> _Your objective_
The records below hold a stretch from the line with "Recreate this object" through the line with "cone_slot_width = 6.5"; return exactly those lines, ends included, and nothing more.

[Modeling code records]

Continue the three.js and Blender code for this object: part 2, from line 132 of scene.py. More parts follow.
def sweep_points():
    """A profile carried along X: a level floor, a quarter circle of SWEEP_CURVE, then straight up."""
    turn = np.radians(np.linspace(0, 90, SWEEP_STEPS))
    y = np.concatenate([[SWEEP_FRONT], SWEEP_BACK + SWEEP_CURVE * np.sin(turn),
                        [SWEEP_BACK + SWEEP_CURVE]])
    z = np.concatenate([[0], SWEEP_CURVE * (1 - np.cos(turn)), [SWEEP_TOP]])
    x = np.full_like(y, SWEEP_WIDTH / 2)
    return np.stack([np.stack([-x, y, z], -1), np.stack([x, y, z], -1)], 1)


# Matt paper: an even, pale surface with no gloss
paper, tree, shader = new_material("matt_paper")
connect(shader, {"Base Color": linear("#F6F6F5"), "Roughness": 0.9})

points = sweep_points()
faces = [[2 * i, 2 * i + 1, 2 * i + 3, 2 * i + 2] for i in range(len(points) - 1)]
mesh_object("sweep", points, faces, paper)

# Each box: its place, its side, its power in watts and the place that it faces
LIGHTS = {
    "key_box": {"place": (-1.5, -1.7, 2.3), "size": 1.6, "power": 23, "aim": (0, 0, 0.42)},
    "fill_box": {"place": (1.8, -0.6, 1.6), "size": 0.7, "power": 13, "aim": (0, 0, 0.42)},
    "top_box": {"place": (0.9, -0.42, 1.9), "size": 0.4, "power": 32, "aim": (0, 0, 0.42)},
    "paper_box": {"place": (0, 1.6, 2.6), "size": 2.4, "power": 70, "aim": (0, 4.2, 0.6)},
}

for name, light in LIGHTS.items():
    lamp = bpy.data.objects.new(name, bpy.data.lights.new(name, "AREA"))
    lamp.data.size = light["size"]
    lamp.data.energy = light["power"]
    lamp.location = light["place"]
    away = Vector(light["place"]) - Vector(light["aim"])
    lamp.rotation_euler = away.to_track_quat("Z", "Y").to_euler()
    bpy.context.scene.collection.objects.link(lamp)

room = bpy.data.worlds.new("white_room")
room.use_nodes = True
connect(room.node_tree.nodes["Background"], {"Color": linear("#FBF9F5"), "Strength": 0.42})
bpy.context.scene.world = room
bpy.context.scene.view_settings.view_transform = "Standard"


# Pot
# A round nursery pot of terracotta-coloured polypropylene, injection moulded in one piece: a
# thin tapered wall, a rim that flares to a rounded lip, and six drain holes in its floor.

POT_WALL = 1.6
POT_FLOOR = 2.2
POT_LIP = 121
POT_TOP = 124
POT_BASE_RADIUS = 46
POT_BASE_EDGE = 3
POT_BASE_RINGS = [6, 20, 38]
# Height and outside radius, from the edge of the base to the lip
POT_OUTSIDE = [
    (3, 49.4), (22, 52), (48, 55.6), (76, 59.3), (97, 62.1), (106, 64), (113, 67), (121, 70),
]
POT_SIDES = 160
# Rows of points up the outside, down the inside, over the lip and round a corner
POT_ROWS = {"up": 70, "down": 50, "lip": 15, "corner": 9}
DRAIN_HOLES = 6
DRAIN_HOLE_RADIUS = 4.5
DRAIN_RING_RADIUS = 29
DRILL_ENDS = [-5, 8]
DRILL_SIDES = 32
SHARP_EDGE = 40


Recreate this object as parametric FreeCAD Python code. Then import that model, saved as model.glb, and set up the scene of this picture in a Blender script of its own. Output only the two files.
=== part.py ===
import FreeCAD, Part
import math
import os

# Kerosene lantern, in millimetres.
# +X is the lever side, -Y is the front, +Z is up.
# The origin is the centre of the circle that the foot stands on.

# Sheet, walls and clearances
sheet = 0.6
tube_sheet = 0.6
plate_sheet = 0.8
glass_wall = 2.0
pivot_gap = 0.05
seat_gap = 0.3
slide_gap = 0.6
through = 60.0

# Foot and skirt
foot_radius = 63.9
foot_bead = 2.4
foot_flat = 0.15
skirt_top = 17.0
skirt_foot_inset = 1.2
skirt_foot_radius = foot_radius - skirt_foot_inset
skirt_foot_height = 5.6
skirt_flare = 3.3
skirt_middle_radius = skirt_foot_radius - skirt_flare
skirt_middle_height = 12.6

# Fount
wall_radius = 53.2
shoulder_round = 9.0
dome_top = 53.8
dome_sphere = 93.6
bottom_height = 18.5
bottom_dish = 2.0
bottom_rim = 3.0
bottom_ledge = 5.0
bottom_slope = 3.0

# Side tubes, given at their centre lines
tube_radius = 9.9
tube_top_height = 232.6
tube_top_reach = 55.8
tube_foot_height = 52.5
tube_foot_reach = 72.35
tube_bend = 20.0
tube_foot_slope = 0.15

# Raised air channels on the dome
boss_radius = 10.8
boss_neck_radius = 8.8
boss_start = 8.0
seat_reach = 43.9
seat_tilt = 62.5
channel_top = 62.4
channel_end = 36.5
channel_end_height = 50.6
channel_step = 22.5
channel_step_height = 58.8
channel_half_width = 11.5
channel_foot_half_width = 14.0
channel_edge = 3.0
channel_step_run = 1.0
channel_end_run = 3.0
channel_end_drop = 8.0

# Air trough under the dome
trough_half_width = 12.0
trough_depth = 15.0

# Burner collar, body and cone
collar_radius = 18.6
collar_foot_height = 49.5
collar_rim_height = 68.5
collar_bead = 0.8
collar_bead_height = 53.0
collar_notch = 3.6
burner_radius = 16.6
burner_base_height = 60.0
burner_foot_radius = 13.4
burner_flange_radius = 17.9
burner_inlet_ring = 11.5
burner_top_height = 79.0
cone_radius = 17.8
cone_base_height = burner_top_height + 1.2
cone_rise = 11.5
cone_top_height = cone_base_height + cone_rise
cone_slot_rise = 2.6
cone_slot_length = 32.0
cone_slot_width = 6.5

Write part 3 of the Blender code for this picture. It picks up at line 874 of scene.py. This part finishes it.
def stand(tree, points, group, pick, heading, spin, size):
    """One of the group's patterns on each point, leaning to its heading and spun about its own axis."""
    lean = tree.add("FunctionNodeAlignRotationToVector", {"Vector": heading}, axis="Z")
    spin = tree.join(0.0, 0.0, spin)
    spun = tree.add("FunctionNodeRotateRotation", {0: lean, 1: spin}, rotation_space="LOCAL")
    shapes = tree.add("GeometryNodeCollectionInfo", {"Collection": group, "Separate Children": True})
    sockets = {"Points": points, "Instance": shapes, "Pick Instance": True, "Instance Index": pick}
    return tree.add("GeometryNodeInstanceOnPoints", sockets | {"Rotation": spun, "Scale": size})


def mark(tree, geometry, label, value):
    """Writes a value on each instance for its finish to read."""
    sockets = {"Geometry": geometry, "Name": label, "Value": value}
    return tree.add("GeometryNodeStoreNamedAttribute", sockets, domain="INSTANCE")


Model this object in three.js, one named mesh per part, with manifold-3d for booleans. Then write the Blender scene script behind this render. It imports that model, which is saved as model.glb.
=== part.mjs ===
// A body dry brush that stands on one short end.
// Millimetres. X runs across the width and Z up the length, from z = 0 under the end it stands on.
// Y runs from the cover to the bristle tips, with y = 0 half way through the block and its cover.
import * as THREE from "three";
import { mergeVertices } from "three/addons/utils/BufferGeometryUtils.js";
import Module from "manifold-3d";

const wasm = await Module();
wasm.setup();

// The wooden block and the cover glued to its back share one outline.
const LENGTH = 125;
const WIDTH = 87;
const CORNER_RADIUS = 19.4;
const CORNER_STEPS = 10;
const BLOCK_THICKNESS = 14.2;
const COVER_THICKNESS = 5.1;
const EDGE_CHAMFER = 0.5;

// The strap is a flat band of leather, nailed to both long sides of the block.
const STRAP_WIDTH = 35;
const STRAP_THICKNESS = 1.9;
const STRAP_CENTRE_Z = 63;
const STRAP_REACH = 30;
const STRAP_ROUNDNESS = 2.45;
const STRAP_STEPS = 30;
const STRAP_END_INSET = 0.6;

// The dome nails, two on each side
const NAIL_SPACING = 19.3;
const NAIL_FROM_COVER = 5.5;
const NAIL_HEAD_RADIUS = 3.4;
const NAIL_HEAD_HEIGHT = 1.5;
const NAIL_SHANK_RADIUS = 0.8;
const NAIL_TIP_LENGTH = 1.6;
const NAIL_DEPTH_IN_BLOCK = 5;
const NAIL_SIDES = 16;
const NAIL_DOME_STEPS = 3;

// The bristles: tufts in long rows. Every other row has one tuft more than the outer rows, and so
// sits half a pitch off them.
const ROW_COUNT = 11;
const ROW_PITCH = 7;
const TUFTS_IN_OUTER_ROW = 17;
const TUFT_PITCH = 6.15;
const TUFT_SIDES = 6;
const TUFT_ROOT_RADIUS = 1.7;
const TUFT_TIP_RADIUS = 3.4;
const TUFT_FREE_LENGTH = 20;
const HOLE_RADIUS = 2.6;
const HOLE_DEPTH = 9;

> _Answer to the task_
Recreate this object as parametric FreeCAD Python code. Then import that model, saved as model.glb, and set up the scene of this picture in a Blender script of its own. Output only the two files.
=== part.py ===
import FreeCAD, Part
import math
import os

# Kerosene lantern, in millimetres.
# +X is the lever side, -Y is the front, +Z is up.
# The origin is the centre of the circle that the foot stands on.

# Sheet, walls and clearances
sheet = 0.6
tube_sheet = 0.6
plate_sheet = 0.8
glass_wall = 2.0
pivot_gap = 0.05
seat_gap = 0.3
slide_gap = 0.6
through = 60.0

# Foot and skirt
foot_radius = 63.9
foot_bead = 2.4
foot_flat = 0.15
skirt_top = 17.0
skirt_foot_inset = 1.2
skirt_foot_radius = foot_radius - skirt_foot_inset
skirt_foot_height = 5.6
skirt_flare = 3.3
skirt_middle_radius = skirt_foot_radius - skirt_flare
skirt_middle_height = 12.6

# Fount
wall_radius = 53.2
shoulder_round = 9.0
dome_top = 53.8
dome_sphere = 93.6
bottom_height = 18.5
bottom_dish = 2.0
bottom_rim = 3.0
bottom_ledge = 5.0
bottom_slope = 3.0

# Side tubes, given at their centre lines
tube_radius = 9.9
tube_top_height = 232.6
tube_top_reach = 55.8
tube_foot_height = 52.5
tube_foot_reach = 72.35
tube_bend = 20.0
tube_foot_slope = 0.15

# Raised air channels on the dome
boss_radius = 10.8
boss_neck_radius = 8.8
boss_start = 8.0
seat_reach = 43.9
seat_tilt = 62.5
channel_top = 62.4
channel_end = 36.5
channel_end_height = 50.6
channel_step = 22.5
channel_step_height = 58.8
channel_half_width = 11.5
channel_foot_half_width = 14.0
channel_edge = 3.0
channel_step_run = 1.0
channel_end_run = 3.0
channel_end_drop = 8.0

# Air trough under the dome
trough_half_width = 12.0
trough_depth = 15.0

# Burner collar, body and cone
collar_radius = 18.6
collar_foot_height = 49.5
collar_rim_height = 68.5
collar_bead = 0.8
collar_bead_height = 53.0
collar_notch = 3.6
burner_radius = 16.6
burner_base_height = 60.0
burner_foot_radius = 13.4
burner_flange_radius = 17.9
burner_inlet_ring = 11.5
burner_top_height = 79.0
cone_radius = 17.8
cone_base_height = burner_top_height + 1.2
cone_rise = 11.5
cone_top_height = cone_base_height + cone_rise
cone_slot_rise = 2.6
cone_slot_length = 32.0
cone_slot_width = 6.5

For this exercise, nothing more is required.